Interactions between subjects and rulers have been studied in a wide range of historiographical approaches. Among them, the question of officers’ accountability has been of particular interest as a fundamental field for the analysis of rule and authority in premodern Europe. While recent research has attributed to communities a more active role in defining these interactions, they are still mostly portrayed as reacting to inputs from above. Even in recent approaches on ‘state-building from below’ or in more specific concepts such as ‘empowering interactions’, local populations are depicted as either posing resistance or participating in an arena conceded to them.
Officers’ accountability is the main focal point of our conference since it is a privileged field to analyse these phenomena. However, instead of thinking of communities as essentially reactive agents, we would like to look at how communities actively modelled the officers’ behaviour, shaped institutions – understood as including formal and informal practices –, and thus established both their own and the officers’ actual scope of action. We are especially interested in the various ways local populations engaged in holding officers accountable, both through regular and extraordinary procedures as well as through everyday interactions with office holders.
We would like to invite papers that reflect on the role of communities in processes of officers’ accountability in Europe from the 13th to 18th centuries. Special emphasis should lie on practices rather than regulations and local perspectives rather than central institutions.
Possible questions include, but are not limited to:
(1) What are the ways in which communities established and/or activated limits to the actions of officers?
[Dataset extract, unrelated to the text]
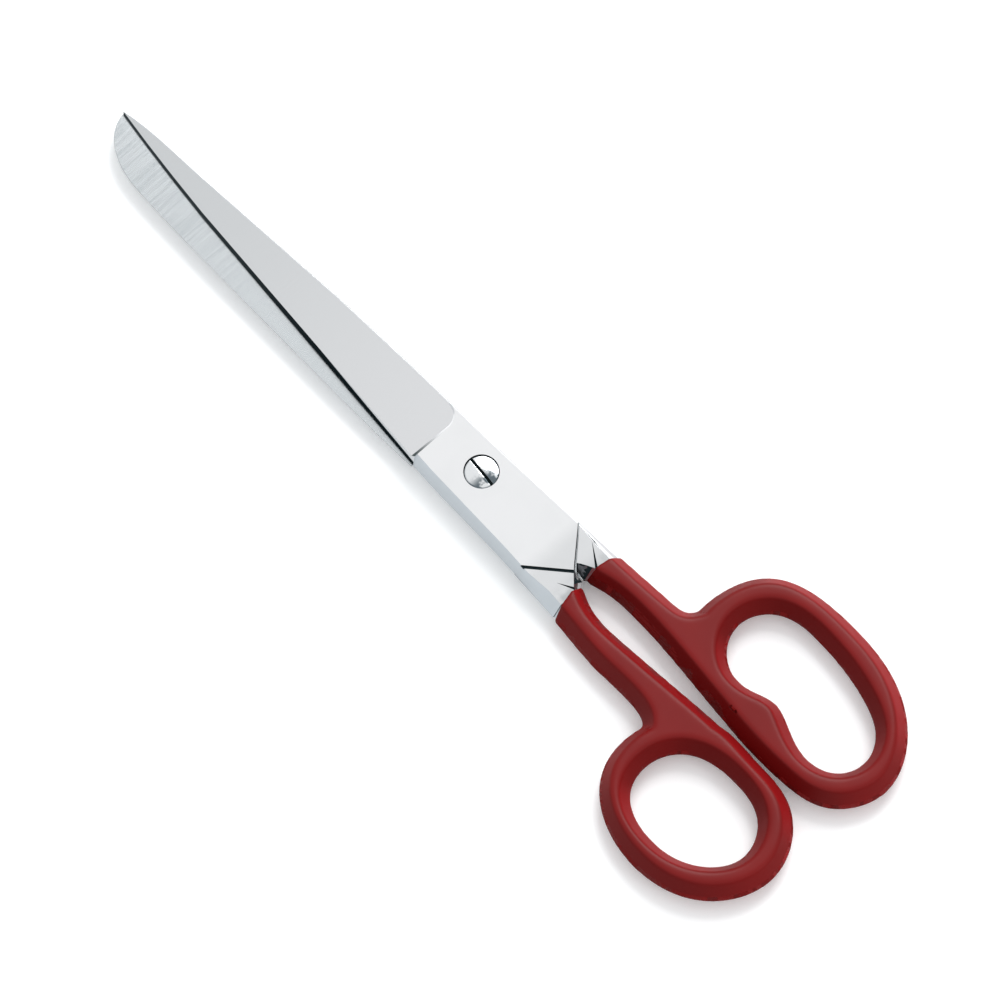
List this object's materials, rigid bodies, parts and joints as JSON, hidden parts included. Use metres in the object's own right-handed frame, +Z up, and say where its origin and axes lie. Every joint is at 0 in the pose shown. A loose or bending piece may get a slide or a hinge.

Rather than focusing on strictly formal procedures, we would like to look at strategies such as scandalisation, resistance, collaboration, negotiation, etc.
(2) Did the interaction with local communities create or enforce specific models of behaviour on the part of the officers, either in terms of internalised norms or externalised performance and dissimulatio?
(3) What are the relations and dynamics between more formalised and officially regulated procedures of accountability and more informal practices, such as active informing, petitioning and rumours?
(4) Does the analysis of practices and processes of accountability in this way allow us to question or reformulate established diachronic explanatory models of premodern Europe (such as state-building, modernisation, or bureaucratization)?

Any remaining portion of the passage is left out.